With regard to the fourth task, we will not spare any effort in maintaining the Journal of Bioscience and Bioengineering as the foremost international biotechnology journal. With regard to the fifth task, considering that the societies related to academic biotechnology in China and South Korea are developing and gaining power, it is important not to lose sight of the fact that we play a leading role among Asian countries in amiable cooperation. With regard to the sixth task, bearing in mind that scientific and technical fields related to biotechnology are expanding further, SBJ must be the academic society that leads the development of biotechnology education in order to establish an academic discipline not only in our country but also in the world.

“From a Domestic to an Asian Perspective” implies that I am determined to manage the society from a global perspective, in keeping with every aspect of the current trend of globalization.

Task Seven is an important matter for the future of the society. We would like to create an environment where the younger generation, including graduate students, belonging to the industrial, governmental, or academic fields can play an active role without inhibition. We intend to advance SBJ’s transfiguration through active participation of women, personnel training targeting even middle or high school students, and educational campaigns. Human resource development is crucial for the development of SBJ and, simultaneously, for its contribution to society.

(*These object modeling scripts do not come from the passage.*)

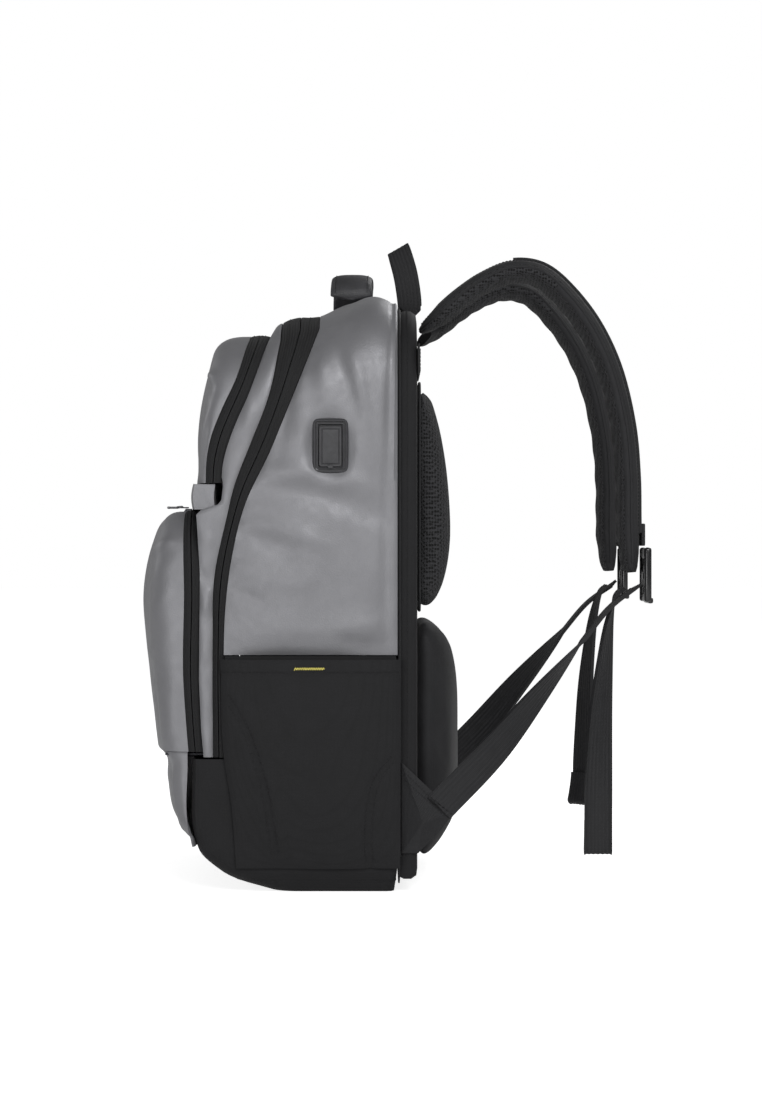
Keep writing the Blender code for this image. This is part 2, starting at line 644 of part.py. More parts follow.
def make_handle():
    """Padded carry handle: two legs and a grip arched over the bag's top."""
    points = [(-0.062, 0.036, HANDLE_AXIS[1]), (-0.060, 0.036, 0.4905),
              (-0.046, 0.0365, 0.5000), (-0.020, 0.037, 0.5025), (0.020, 0.037, 0.5025),
              (0.046, 0.0365, 0.5000), (0.060, 0.036, 0.4905), (0.062, 0.036, HANDLE_AXIS[1])]
    path = smooth_path(points, 16)
    rings = []
    for k, point in enumerate(path):
        before, after = path[max(k - 1, 0)], path[min(k + 1, len(path) - 1)]
        along = (after - before).normalized()
        outward = Vector((0.0, 1.0, 0.0)).cross(along) * -1.0
        middle = 1 - abs(2 * k / (len(path) - 1) - 1)
        half_wide = 0.0165 - 0.0130 * max(0.0, 1 - middle / 0.14)
        half_thick = 0.0018 + 0.0035 * min(1.0, middle * 2.5)
        ring = []
        for j in range(8):
            turn = 2 * math.pi * (j + 0.5) / 8
            ring.append(point + Vector((0.0, half_wide * math.cos(turn) * 1.05, 0.0))
                        + outward * half_thick * math.sin(turn))
        rings.append(ring)
    add_part("carry_handle", loft_bmesh(rings), "handle_leather", (0.0, *HANDLE_AXIS))


def make_hang_loop():
    """Webbing loop that stands at the top of the back panel and leans forwards."""
    points = [(0.0210, *LOOP_AXIS), (0.0200, 0.0850, 0.4900), (0.0160, 0.0820, 0.5100),
              (0.0085, 0.0775, 0.5270), (0.0, 0.0755, 0.5330)]
    points += mirrored(reversed(points[:-1]))
    path = smooth_path(points, 20)
    rings = []
    for k, point in enumerate(path):
        before, after = path[max(k - 1, 0)], path[min(k + 1, len(path) - 1)]
        along = (after - before).normalized()
        wide = Vector((0.0, 0.86, 0.50)) if 5 < k < 15 else Vector((0.0, 0.97, 0.25))
        foot = max(0.0, 1 - min(k, 20 - k) / 2.5)
        wide = (wide - along * wide.dot(along)).normalized() * (0.0100 - 0.0070 * foot)
        thin = along.cross(wide).normalized() * WEBBING_THICKNESS / 2
        rings.append([point - wide - thin, point + wide - thin, point + wide + thin,
                      point - wide + thin])
    loop = loft_bmesh(rings)
    bmesh.ops.triangulate(loop, faces=loop.faces)
    add_part("hang_loop", loop, "webbing", (0.0, *LOOP_AXIS))


def make_strap(side, label):
    """A shoulder strap pad, its end tab, ladder-lock buckle, webbing and hanging tail."""
    pivot = (side * 0.050, *STRAP_AXIS)
    centre = [(0.050, 0.0985, 0.4600), (0.055, 0.1085, 0.4680), (0.059, 0.1269, 0.4838),
              (0.064, 0.1475, 0.4972), (0.069, 0.1698, 0.5050), (0.074, 0.1928, 0.5010),
              (0.079, 0.2140, 0.4820), (0.083, 0.2339, 0.4541), (0.087, 0.2491, 0.4190),
              (0.090, 0.2590, 0.3751), (0.092, 0.2625, 0.3337), (0.094, 0.2630, 0.2925),
              (0.095, 0.2650, 0.2560)]
    path = smooth_path([(side * x, y, z) for x, y, z in centre], 20)
    last = len(path) - 1
    rings = []
    for k, point in enumerate(path):
        before, after = path[max(k - 1, 0)], path[min(k + 1, last)]
        along = (after - before).normalized()
        across = Vector((side, 0.0, 0.0))
        across = (across - along * across.dot(along)).normalized()
        normal = along.cross(across).normalized()
        at = k / last
        half_wide = 0.0290 - 0.008 * max(0.0, (at - 0.75) / 0.25) ** 2
        half_wide -= 0.010 * max(0.0, (0.12 - at) / 0.12)
        half_thick = 0.0085 * min(1.0, 0.40 + 5 * at, 0.72 + 4 * (1 - at))
        ring = []
        for j in range(10):
            turn = 2 * math.pi * (j + 0.5) / 10
            ring.append(point + across * half_wide * math.cos(turn)
                        + normal * half_thick * math.sin(turn))
        rings.append(ring)
    add_part("strap_pad_" + label, loft_bmesh(rings), "strap_fabric", pivot)

    # Ladder-lock buckle outside the strap's end, with two slots between its bars.
    x = side * 0.095
    low = Vector((x - 0.0210, 0.2745, 0.2320))
    high = Vector((x + 0.0210, 0.2815, 0.2765))
    buckle = add_part("buckle_" + label, box_bmesh(low, high), "gloss_plastic",
                      (x, *BUCKLE_AXIS))
    add_bevel(buckle, 0.0020)
    for number, slot_z in enumerate((0.2410, 0.2530, 0.2650)):
        cutter = add_cutter("slot_%s_%d" % (label, number),
                            (x - 0.0140, 0.26, slot_z - 0.0018),
                            (x + 0.0140, 0.30, slot_z + 0.0018))
        cut(buckle, cutter)

    # Short tab that joins the strap's end to the buckle's upper bar.
    tab = box_bmesh((x - 0.0125, 0.2735, 0.2778), (x + 0.0125, 0.2765, 0.2960))
    add_bevel(add_part("strap_tab_" + label, tab, "webbing", pivot), 0.0008, 1)

    # Adjustment webbing down to the wing at the bag's lower corner, turning on edge.
    run = [(0.095, 0.2704, 0.2444), (0.105, 0.2457, 0.2253), (0.113, 0.2205, 0.1945),
           (0.123, 0.1873, 0.1552), (0.133, 0.1512, 0.1122), (0.1432, 0.1122, 0.0728)]
    path = smooth_path([(side * px, py, pz) for px, py, pz in run], 14)
    turns = [side * min(1.0, max(0.0, (k / 14 - 0.30) / 0.45)) for k in range(15)]
    add_part("webbing_" + label,
             ribbon_bmesh(path, [WEBBING_WIDTH] * 15, WEBBING_THICKNESS, turns), "webbing")

    # Free tail of the webbing, which hangs inside the strap and ends in a stitched fold.
    drop = 0.0220 if side > 0 else 0.0480
    length = 0.2430 - drop
    tail = [(0.0755, 0.2620, 0.2430), (0.0755, 0.2555, 0.2360), (0.0755, 0.2500, 0.2150),
            (0.0755, 0.2460, 0.2430 - 0.30 * length), (0.0755, 0.2430, 0.2430 - 0.48 * length),
            (0.0755, 0.2415, 0.2430 - 0.68 * length), (0.0755, 0.2410, 0.2430 - 0.84 * length),
            (0.0755, 0.2410, drop)]
    path = smooth_path([(side * px, py, pz) for px, py, pz in tail], 14)
    reach = 1.0 if side > 0 else 0.45
    turns = [side * reach * min(1.0, max(0.0, (k / 14 - 0.15) / 0.70)) for k in range(15)]
    widths = [WEBBING_WIDTH * 0.92] * 15
    add_part("tail_" + label, ribbon_bmesh(path, widths, 0.0020, turns), "webbing",
             (side * 0.0755, *TAIL_AXIS))


def make_wing(side, label):
    """Triangular webbing patch that carries the lower end of a strap's webbing."""
    corners = ((0.0770, 0.1050), (0.1200, 0.0640), (0.1070, 0.0480), (0.0905, 0.0310),
               (0.0770, 0.0310))
    near, far = side * (HALF_WIDTH - 0.0056), side * (HALF_WIDTH - 0.0040)
    rings = [[(x, y, z) for y, z in corners] for x in (near, far)]
    add_part("strap_wing_" + label, loft_bmesh(rings), "webbing", smooth=False)


make_body_shell()
make_organizer()
make_pockets()
make_base()
make_back()
make_interior()
make_usb()
make_sliders()
make_handle()
make_hang_loop()
for side_sign, side_name in ((-1, "left"), (1, "right")):
    make_sides(side_sign, side_name)
    make_wing(side_sign, side_name)
    make_strap(side_sign, side_name)
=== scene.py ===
"""Looks of the charging backpack: fabric, padding, webbing and hardware around the CAD frame.

Metres, +Z up. The front faces -Y, the back panel and the straps are at +Y, the wearer's
right is +X. Seam tables and soft routes repeat the ones of the CAD source.
"""

import json
import math

import bmesh
import bpy
import numpy as np
from mathutils import Matrix, Vector

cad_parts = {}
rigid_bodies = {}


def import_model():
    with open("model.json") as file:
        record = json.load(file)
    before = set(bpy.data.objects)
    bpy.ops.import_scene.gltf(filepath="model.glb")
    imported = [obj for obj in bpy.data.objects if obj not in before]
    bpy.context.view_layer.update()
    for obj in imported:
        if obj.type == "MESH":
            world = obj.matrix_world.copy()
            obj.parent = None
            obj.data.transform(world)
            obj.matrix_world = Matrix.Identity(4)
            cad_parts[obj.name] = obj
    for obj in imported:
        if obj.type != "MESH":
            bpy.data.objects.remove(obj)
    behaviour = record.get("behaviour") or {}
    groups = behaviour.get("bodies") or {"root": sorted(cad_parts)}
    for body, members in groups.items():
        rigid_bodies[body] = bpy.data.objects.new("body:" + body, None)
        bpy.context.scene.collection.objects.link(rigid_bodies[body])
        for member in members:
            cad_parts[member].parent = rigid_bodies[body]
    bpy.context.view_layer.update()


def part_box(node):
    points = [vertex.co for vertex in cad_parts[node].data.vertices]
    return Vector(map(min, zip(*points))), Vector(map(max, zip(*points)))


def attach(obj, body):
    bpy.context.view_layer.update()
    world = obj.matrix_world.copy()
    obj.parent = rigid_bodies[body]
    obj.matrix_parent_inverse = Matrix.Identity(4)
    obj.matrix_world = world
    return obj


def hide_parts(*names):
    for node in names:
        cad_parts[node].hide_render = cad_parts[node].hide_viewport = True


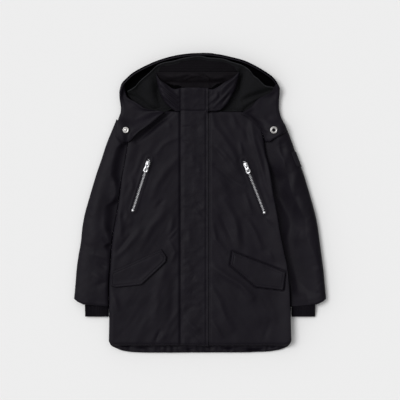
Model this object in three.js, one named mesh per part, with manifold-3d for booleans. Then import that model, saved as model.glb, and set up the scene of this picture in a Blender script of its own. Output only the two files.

“From Seniors to Juniors” might sound slightly exaggerated; however, although we value seniors, we would like to establish a society where young people can nurture a grand dream of transforming SBJ over the next century (100 years), after 100 years of its establishment.

Needless to say, we aim to develop the society for our members. An academic society cannot develop without the satisfaction of its members’ satisfaction. In other words, we must work diligently so that everyone, from seniors to juniors, organization members, and supporting members can be satisfied and proud of their membership of SBJ.

These missions cannot be accomplished without strong support from all our members. I sincerely appreciate the understanding and cooperation of the 3,200, or more, members of this society, their active commitment to branch and division activities, and the emotional and financial support provided by our organization and its supporting members.